PROBLEM:
Only the lines starting at the one with "name] = mirrored(shape)" and ending at the one with "nodes[node].hide_render = nodes[node].hide_viewport" should be copied, exactly and with both ends kept.

○ ○ ○ ○

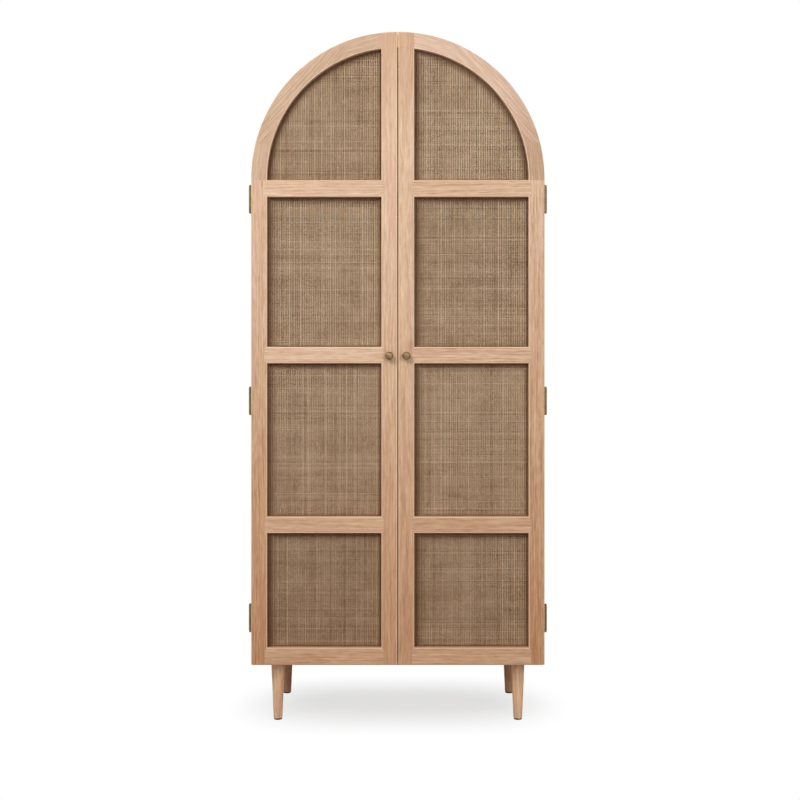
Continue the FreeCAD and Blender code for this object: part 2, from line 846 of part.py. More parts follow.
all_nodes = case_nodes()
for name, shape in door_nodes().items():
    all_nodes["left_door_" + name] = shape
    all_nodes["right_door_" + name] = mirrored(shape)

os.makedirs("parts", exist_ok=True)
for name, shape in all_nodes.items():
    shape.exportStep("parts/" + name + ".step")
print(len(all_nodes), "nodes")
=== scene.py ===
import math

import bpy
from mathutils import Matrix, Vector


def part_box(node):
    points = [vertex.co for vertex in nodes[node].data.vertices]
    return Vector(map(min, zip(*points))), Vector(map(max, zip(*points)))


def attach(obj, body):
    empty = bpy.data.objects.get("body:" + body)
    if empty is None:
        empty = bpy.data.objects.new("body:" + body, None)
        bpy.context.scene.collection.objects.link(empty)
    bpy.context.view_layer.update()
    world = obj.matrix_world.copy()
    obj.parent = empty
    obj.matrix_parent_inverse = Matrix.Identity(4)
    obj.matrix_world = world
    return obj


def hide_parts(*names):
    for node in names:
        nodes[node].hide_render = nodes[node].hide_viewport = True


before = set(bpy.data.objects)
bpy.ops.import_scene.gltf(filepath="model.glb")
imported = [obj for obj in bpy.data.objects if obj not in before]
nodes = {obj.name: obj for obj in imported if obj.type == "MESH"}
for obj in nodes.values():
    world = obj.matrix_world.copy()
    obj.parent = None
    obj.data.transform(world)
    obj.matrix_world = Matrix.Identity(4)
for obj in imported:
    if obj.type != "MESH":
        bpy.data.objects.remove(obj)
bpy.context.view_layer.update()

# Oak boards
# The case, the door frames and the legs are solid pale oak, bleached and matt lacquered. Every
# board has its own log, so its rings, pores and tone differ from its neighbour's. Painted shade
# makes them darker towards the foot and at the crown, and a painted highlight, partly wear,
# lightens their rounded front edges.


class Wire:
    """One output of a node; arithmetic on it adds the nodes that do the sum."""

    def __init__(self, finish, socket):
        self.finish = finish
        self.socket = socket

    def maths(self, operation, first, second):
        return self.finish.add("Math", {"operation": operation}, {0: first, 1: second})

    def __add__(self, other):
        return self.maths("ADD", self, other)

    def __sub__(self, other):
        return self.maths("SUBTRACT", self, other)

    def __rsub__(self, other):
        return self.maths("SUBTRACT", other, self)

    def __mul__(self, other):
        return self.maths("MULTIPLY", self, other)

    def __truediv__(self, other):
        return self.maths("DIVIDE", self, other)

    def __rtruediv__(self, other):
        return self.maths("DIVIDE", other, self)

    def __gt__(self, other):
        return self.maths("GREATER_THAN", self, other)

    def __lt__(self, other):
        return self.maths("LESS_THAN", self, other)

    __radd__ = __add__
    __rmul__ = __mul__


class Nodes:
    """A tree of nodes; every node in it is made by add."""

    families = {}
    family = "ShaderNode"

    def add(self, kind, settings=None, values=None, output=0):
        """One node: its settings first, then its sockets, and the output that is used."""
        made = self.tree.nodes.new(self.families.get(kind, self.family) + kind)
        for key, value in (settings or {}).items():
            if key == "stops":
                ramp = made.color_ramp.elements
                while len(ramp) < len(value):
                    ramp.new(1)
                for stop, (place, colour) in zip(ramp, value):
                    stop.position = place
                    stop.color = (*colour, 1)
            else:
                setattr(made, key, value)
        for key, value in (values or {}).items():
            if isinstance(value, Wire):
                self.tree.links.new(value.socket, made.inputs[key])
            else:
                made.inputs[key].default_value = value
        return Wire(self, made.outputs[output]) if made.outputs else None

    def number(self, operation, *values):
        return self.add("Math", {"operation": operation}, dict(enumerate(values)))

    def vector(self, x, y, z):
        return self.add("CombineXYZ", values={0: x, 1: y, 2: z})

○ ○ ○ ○

OUTPUT OF THE TASK:
    all_nodes["right_door_" + name] = mirrored(shape)

os.makedirs("parts", exist_ok=True)
for name, shape in all_nodes.items():
    shape.exportStep("parts/" + name + ".step")
print(len(all_nodes), "nodes")
=== scene.py ===
import math

import bpy
from mathutils import Matrix, Vector


def part_box(node):
    points = [vertex.co for vertex in nodes[node].data.vertices]
    return Vector(map(min, zip(*points))), Vector(map(max, zip(*points)))


def attach(obj, body):
    empty = bpy.data.objects.get("body:" + body)
    if empty is None:
        empty = bpy.data.objects.new("body:" + body, None)
        bpy.context.scene.collection.objects.link(empty)
    bpy.context.view_layer.update()
    world = obj.matrix_world.copy()
    obj.parent = empty
    obj.matrix_parent_inverse = Matrix.Identity(4)
    obj.matrix_world = world
    return obj


def hide_parts(*names):
    for node in names:
        nodes[node].hide_render = nodes[node].hide_viewport = True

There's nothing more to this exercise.